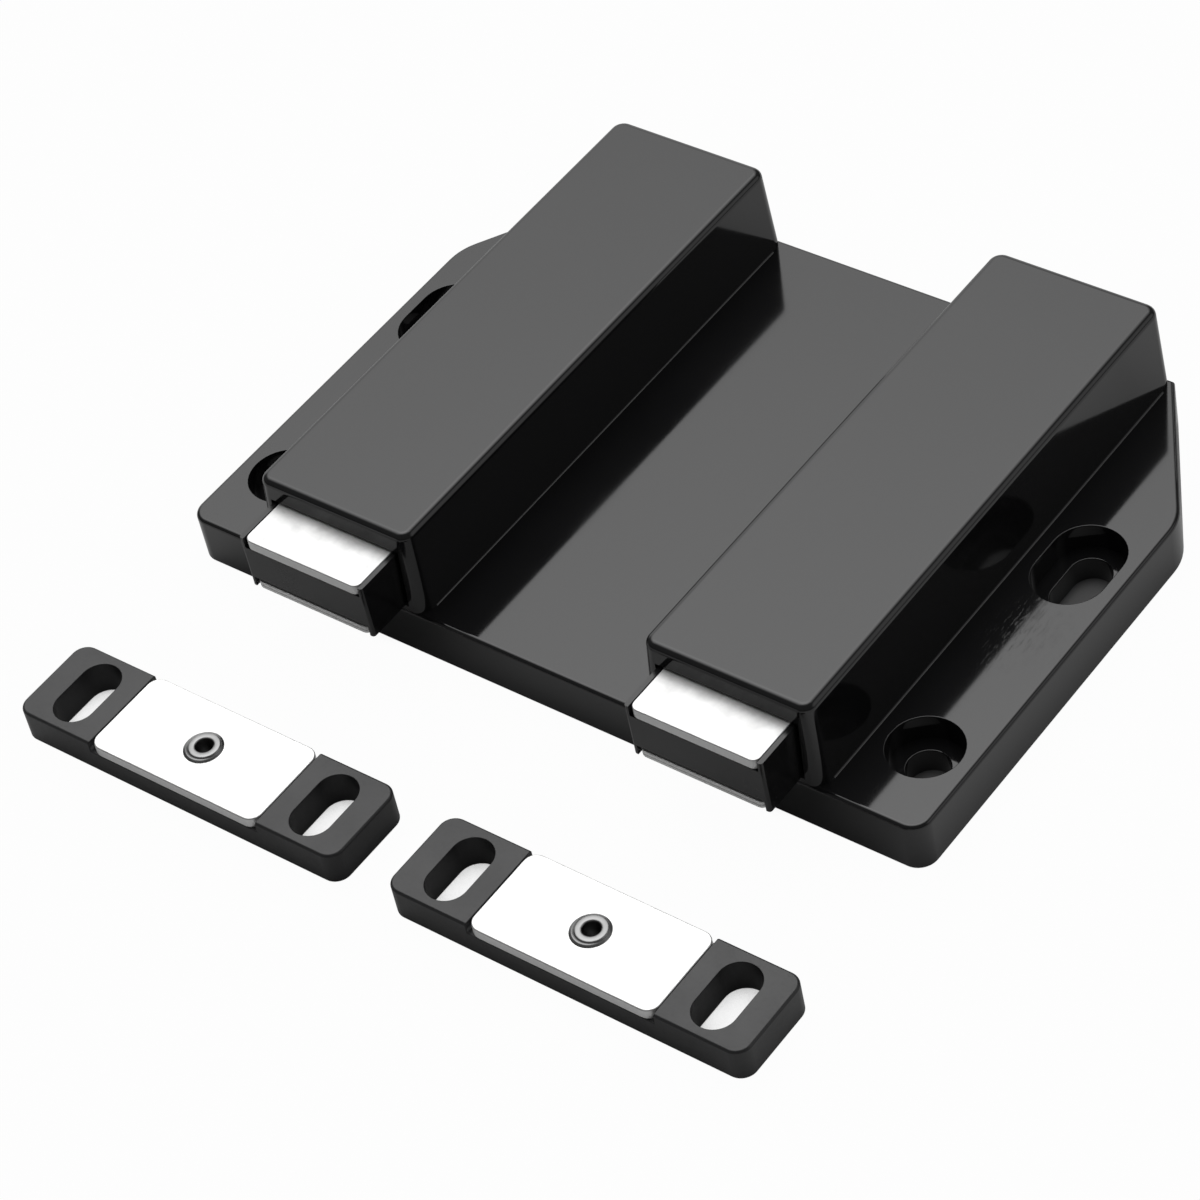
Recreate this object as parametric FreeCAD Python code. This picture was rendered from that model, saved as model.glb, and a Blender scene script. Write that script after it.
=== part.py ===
import FreeCAD, Part
import math
import os
from FreeCAD import Vector

# Twin magnetic touch catch for a pair of cabinet doors, with its two strike plates.
# Millimetres. X runs along the width, +Y from the doors into the cabinet, +Z away from
# the face that is screwed down. The origin is the middle of that face's footprint.

# Housing: one moulding, a plate with two long humps over the plunger channels
base_width = 87.0
base_depth = 60.2
base_height = 5.5
base_edge_radius = 0.45
front_corner_radius = 2.0
rear_chamfer_length = 16.0
chamfer_corner_radius = 6.0
flange_width = 10.35
hump_wall = 1.4
hump_draft = 0.75
hump_front_draft = 0.7
hump_rear_draft = 0.1
hump_corner_radius = 1.4
hump_edge_radius = 0.8
hump_foot_radius = 0.15
ceiling_thickness = 2.3
front_wall = 2.2
rear_wall = 2.2
skin = 2.0
outer_wall = 2.0
rib_thickness = 1.2

# Screw holes in the two flanges: a round one in front, a slot behind it
hole_from_side = 5.3
hole_from_front = 8.9
slot_from_rear = 25.4
slot_travel = 3.2
screw_hole_diameter = 4.2
counterbore_diameter = 7.4
counterbore_depth = 2.8
boss_wall = 1.2

# Plunger: moulded carrier, magnet and the two steel pole plates
plunger_width = 15.3
plunger_projection = 4.7
push_travel = 4.2
carrier_side = 0.5
carrier_nose = 1.0
carrier_edge_radius = 0.3
nose_gap = 0.4
magnet_length = 12.0
magnet_height = 4.4
upper_pole_thickness = 1.2
lower_pole_thickness = 0.8
pole_overlap = 1.2
pole_corner_radius = 0.8
carrier_floor = 1.2
skirt_thickness = 1.4
spring_seat_wall = 3.0
carrier_rear_room = 2.8

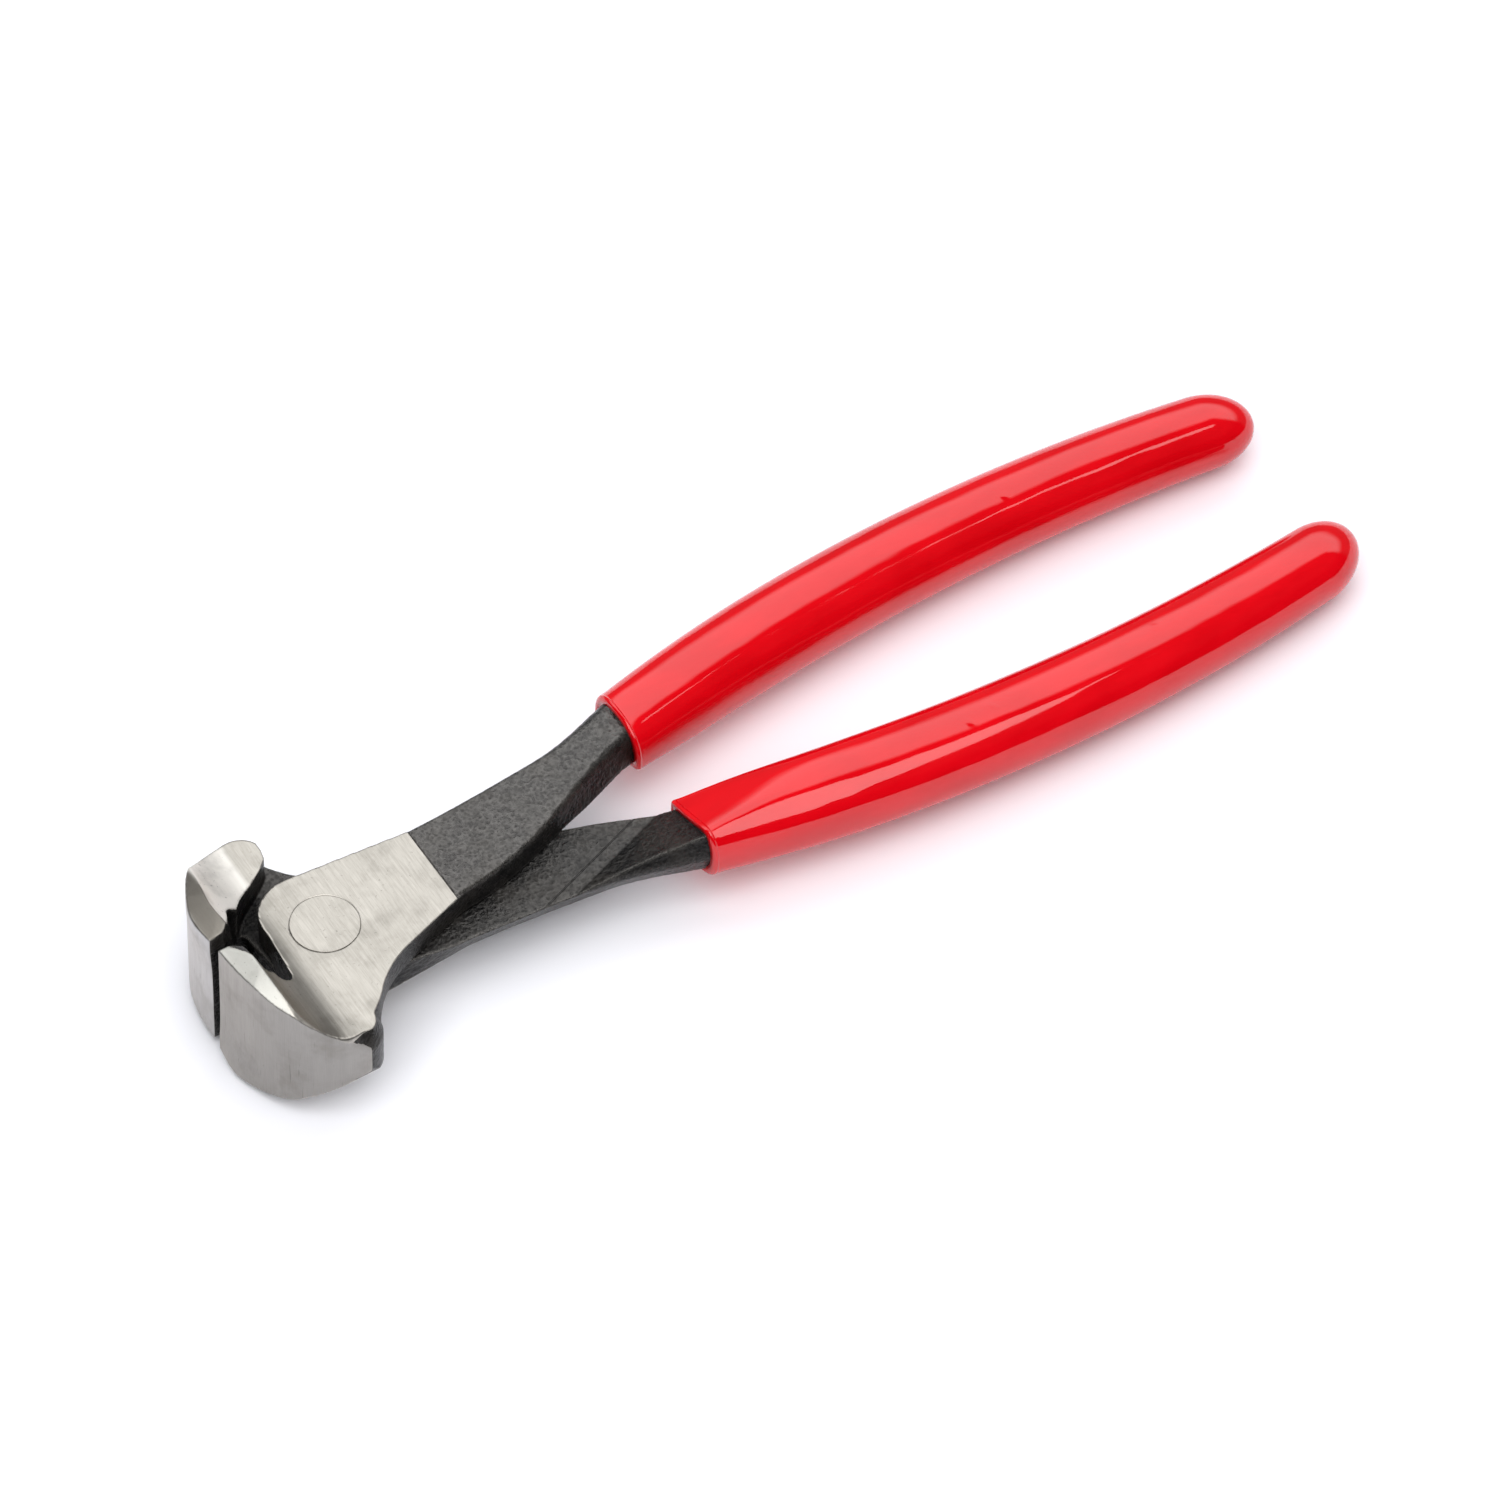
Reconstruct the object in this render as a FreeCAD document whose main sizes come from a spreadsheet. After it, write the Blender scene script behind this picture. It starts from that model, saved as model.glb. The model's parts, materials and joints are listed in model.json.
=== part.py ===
"""End cutting nippers, 200 mm class: two lap-joint levers, one pivot rivet, two dipped grips.

Every sub-part is drawn about the pivot: +X runs from the pivot to the handles, +Z is the
rivet's axis, and z = 0 is the plane where the two levers lap.  One lever carries the jaw on
the -Y side and the handle on the +Y side, with its joint plate above the lap plane.  The other
lever is the same forging turned half a turn about X.  A last placement moves the whole tool so
that its origin is the centre of its footprint, at the height of its lowest point.
"""
import FreeCAD, Part
import math
import os
from FreeCAD import Placement, Rotation, Vector

DIMENSIONS = [
    # the whole tool
    ("overall_length", 205.0),
    # joint
    ("plate_thickness", 4.9),
    ("lap_clearance", 0.04),
    ("plate_end_x", 20.4),
    ("forged_step", 0.25),
    ("recess_radius", 13.8),
    ("recess_side_x", -1.2),
    # rivet
    ("rivet_head_radius", 5.6),
    ("rivet_shank_radius", 4.0),
    ("rivet_head_depth", 1.6),
    ("rivet_clearance", 0.03),
    # jaw
    ("cutting_edge_x", -19.8),
    ("cutting_edge_y", -0.96),
    ("jaw_half_width", 13.4),
    ("cutting_edge_half_width", 12.9),
    ("crest_x", -16.0),
    ("hollow_radius", 12.8),
    ("jaw_middle_y", -6.0),
    ("jaw_reach", 17.6),
    ("lower_jaw_trim", 1.5),
    # shank and tang
    ("tang_end_x", 175.0),
    ("tang_half_width", 5.7),
    ("tang_top_half_width", 4.0),
    ("relief_outer_x", 35.3),
    ("relief_outer_y", 13.6),
    ("relief_turn", -20.4),
    ("relief_slope", 22.0),
    # dipped grips
    ("collar_x", 60.6),
    ("bow_x", 133.0),
    ("bow_y", 19.1),
    ("bow_radius", 345.0),
    ("collar_half_width", 6.7),
    ("grip_half_width", 7.5),
    ("grip_end_half_width", 6.9),
    ("grip_flatness", 0.93),
    ("dome_x", 176.6),
]

doc = FreeCAD.newDocument("end_nippers")
sheet = doc.addObject("Spreadsheet::Sheet", "Dimensions")
for row, (alias, size) in enumerate(DIMENSIONS, start=1):
    sheet.set(f"A{row}", alias)
    sheet.set(f"B{row}", str(size))
    sheet.setAlias(f"B{row}", alias)
doc.recompute()


def dim(alias):
    """The value of one driving dimension."""
    return float(sheet.get(alias))


def half_turn():
    return Rotation(Vector(1, 0, 0), 180)


def plane(body, role):
    return [item for item in body.Origin.OriginFeatures if item.Role == role][0]


def new_body(label):
    body = doc.addObject("PartDesign::Body", label)
    body.Label = label
    return body


def new_sketch(body, name, role, geometry, offset=None):
    """A sketch on one of the body's own origin planes."""
    sketch = body.newObject("Sketcher::SketchObject", f"{body.Name}_{name}")
    sketch.AttachmentSupport = (plane(body, role), [""])
    sketch.MapMode = "FlatFace"
    if offset is not None:
        sketch.AttachmentOffset = offset
    sketch.addGeometry(geometry, False)
    return sketch


def feature(body, kind, name, profile):
    item = body.newObject(f"PartDesign::{kind}", f"{body.Name}_{name}")
    item.Profile = profile
    return item


def line(start, end):
    return Part.LineSegment(Vector(*start, 0), Vector(*end, 0))


def arc(start, middle, end):
    return Part.Arc(Vector(*start, 0), Vector(*middle, 0), Vector(*end, 0))


def polyline(points):
    return [line(start, end) for start, end in zip(points, points[1:])]


def polygon(points):
    return polyline(points + points[:1])


def curve(points):
    spline = Part.BSplineCurve()
    spline.interpolate([Vector(*point, 0) for point in points])
    return spline


# ---------------------------------------------------------------- lever: head

def plate_side(x):
    """y of the joint plate's outer side, at its top and bottom faces."""
    return 10.8 - 0.0794 * (x + 1.2)


def head_outline(trim):
    """Plan of jaw, ear, neck and joint plate; trim is what hand grinding took off the ear."""
    edge = (dim("cutting_edge_x"), dim("cutting_edge_y"))
    ear_end = (-5.2, -23.2 + 0.9 * trim)
    ear_corner = (-2.5, -21.9 + 0.6 * trim)
    ear_back = (-1.0, -19.0)
    neck_end = (9.5, -10.2)
    plate_near = (24.0, -5.3)
    plate_far = (24.0, plate_side(24.0))
    nose_far = (-1.2, plate_side(-1.2))
    nose_near = (-9.2, 2.0)
    notch_plate = (-10.1, -6.4)
    notch_jaw = (-12.9, -6.6)
    bevel_back = (-17.2, -1.15)
    outer_face = [
        edge,
        (-19.0, -9.0),
        (-17.1 + 0.3 * trim, -15.0 + 0.4 * trim),
        (-12.3, -20.3 + trim),
        ear_end,
    ]
    return [
        curve(outer_face),
        arc(ear_end, ear_corner, ear_back),
        arc(ear_back, (2.9, -14.0), neck_end),
        line(neck_end, plate_near),
        line(plate_near, plate_far),
        line(plate_far, nose_far),
        arc(nose_far, (-6.4, 9.0), nose_near),
        line(nose_near, notch_plate),
        arc(notch_plate, (-11.6, -8.0), notch_jaw),
        arc(notch_jaw, (-14.7, -3.4), bevel_back),
        line(bevel_back, edge),
    ]


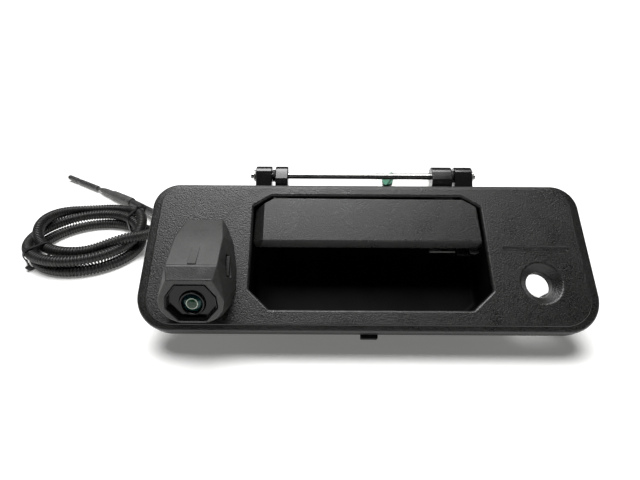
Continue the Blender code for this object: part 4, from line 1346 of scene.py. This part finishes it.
def build_rest():
    build_screws()
    build_springs()
    build_sleeve_tube()
    # Finish, slot, width of the round edges in millimetres, and the nodes
    plain = ((pocket_plastic_painted_shade, "smooth_black", 0.6, ("snap_tab",)),
             (bracket_plastic, "smooth_black", 0.6, ("hinge_bar", "mounting_post_left", "mounting_post_right",
                                                     "handle_plate")),
             (bracket_plastic, "smooth_black", 0.5, ("mechanism_bracket",)),
             (bracket_plastic, "smooth_black", 0.6, ("camera_body", "camera_back_cover")),
             (knuckle_plastic, "gloss_black", 0.5, ("lock_bar_guide",)),
             (barrel_plastic, "gloss_black", 0.15, ("image_sensor",)),
             (circuit_board, "circuit_green", 0.15, ("sensor_board",)),
             (seal_rubber, "rubber", 0.3, ("lens_seal",)),
             (seal_rubber, "rubber", 0.5, ("cable_gland",)),
             (seal_rubber, "rubber", 0.25, ("hinge_bush_left", "hinge_bush_right")),
             (pin_steel, "steel", 0.3, ("lever_pin_left", "lever_pin_right")),
             (zinc_plate, "zinc", 0.25, ("rod_end_clip_left", "rod_end_clip_right")),
             (zinc_plate, "zinc", 0.5, ("release_lever_left", "release_lever_right", "lock_bar")),
             (clip_green, "green_plastic", 0.4, ("rod_clip",)))
    for finish, slot, width, nodes in plain:
        for node in nodes:
            refined(node, finish(), width * MM)


# ---------------------------------------------------------------------------------- studio

def build_studio():
    """A pale floor under one broad, soft light from above and behind, and a dim room around it."""
    scene = bpy.context.scene
    scene.view_settings.view_transform = "Standard"
    size = 12.0
    floor_mesh = bmesh.new()
    level = -0.2 * MM
    corners = [floor_mesh.verts.new((x, y, level)) for x, y in rectangle(-size, size, -size, size)]
    floor_mesh.faces.new(corners)
    floor = plain_object("floor", floor_mesh)
    paper = Finish("floor_paper", (0.92, 0.92, 0.915), 0.75, specular=0.3)
    paper.colours(paper.pattern(6 * MM, 3.0), (0.915, 0.915, 0.91), (0.925, 0.925, 0.92))
    paper.relief(paper.pattern(0.9 * MM, 2.0), 0.02 * MM)
    # A faint glow lightens the shadow under the bezel.
    paper.set("Emission Color", (1.0, 1.0, 0.98, 1.0)).set("Emission Strength", 0.17)
    floor.data.materials.append(paper.material)

    world = bpy.data.worlds.new("room")
    world.use_nodes = True
    tree = world.node_tree
    place = tree.nodes.new("ShaderNodeTexCoord").outputs["Generated"]
    apart = shader_node(tree, "ShaderNodeSeparateXYZ", {"Vector": place})
    by_depth = map_range(tree, apart.outputs["Y"], -0.55, 0.10, 0.05, 1.0)
    near_floor = map_range(tree, apart.outputs["Z"], 0.10, 0.50, 0.55, 0.0)
    strength = math_node(tree, "MAXIMUM", by_depth, near_floor)
    tree.links.new(strength, tree.nodes["Background"].inputs["Strength"])
    scene.world = world

    data = bpy.data.lights.new("softbox", "SUN")
    data.energy = 4.4
    data.angle = math.radians(44.0)
    light = bpy.data.objects.new("softbox", data)
    towards_light = Vector((-0.10, 0.10, 1.0))
    light.rotation_euler = towards_light.to_track_quat("Z", "Y").to_euler()
    scene.collection.objects.link(light)


# ---------------------------------------------------------------------------------- the whole

def build():
    build_view()
    build_cord()
    build_bezel()
    build_pocket()
    build_hinge()
    build_paddle()
    build_pod()
    build_lens()
    build_rest()
    build_studio()


build()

▬▬▬

Task prompt:
Only lines belong in the copy: transcribe those from the start of the data through the line that contains "two dipped grips.", and skip the pictures.

Task answer:
Recreate this object as parametric FreeCAD Python code. This picture was rendered from that model, saved as model.glb, and a Blender scene script. Write that script after it.
=== part.py ===
import FreeCAD, Part
import math
import os
from FreeCAD import Vector

# Twin magnetic touch catch for a pair of cabinet doors, with its two strike plates.
# Millimetres. X runs along the width, +Y from the doors into the cabinet, +Z away from
# the face that is screwed down. The origin is the middle of that face's footprint.

# Housing: one moulding, a plate with two long humps over the plunger channels
base_width = 87.0
base_depth = 60.2
base_height = 5.5
base_edge_radius = 0.45
front_corner_radius = 2.0
rear_chamfer_length = 16.0
chamfer_corner_radius = 6.0
flange_width = 10.35
hump_wall = 1.4
hump_draft = 0.75
hump_front_draft = 0.7
hump_rear_draft = 0.1
hump_corner_radius = 1.4
hump_edge_radius = 0.8
hump_foot_radius = 0.15
ceiling_thickness = 2.3
front_wall = 2.2
rear_wall = 2.2
skin = 2.0
outer_wall = 2.0
rib_thickness = 1.2

# Screw holes in the two flanges: a round one in front, a slot behind it
hole_from_side = 5.3
hole_from_front = 8.9
slot_from_rear = 25.4
slot_travel = 3.2
screw_hole_diameter = 4.2
counterbore_diameter = 7.4
counterbore_depth = 2.8
boss_wall = 1.2

# Plunger: moulded carrier, magnet and the two steel pole plates
plunger_width = 15.3
plunger_projection = 4.7
push_travel = 4.2
carrier_side = 0.5
carrier_nose = 1.0
carrier_edge_radius = 0.3
nose_gap = 0.4
magnet_length = 12.0
magnet_height = 4.4
upper_pole_thickness = 1.2
lower_pole_thickness = 0.8
pole_overlap = 1.2
pole_corner_radius = 0.8
carrier_floor = 1.2
skirt_thickness = 1.4
spring_seat_wall = 3.0
carrier_rear_room = 2.8

Reconstruct the object in this render as a FreeCAD document whose main sizes come from a spreadsheet. After it, write the Blender scene script behind this picture. It starts from that model, saved as model.glb. The model's parts, materials and joints are listed in model.json.
=== part.py ===
"""End cutting nippers, 200 mm class: two lap-joint levers, one pivot rivet, two dipped grips.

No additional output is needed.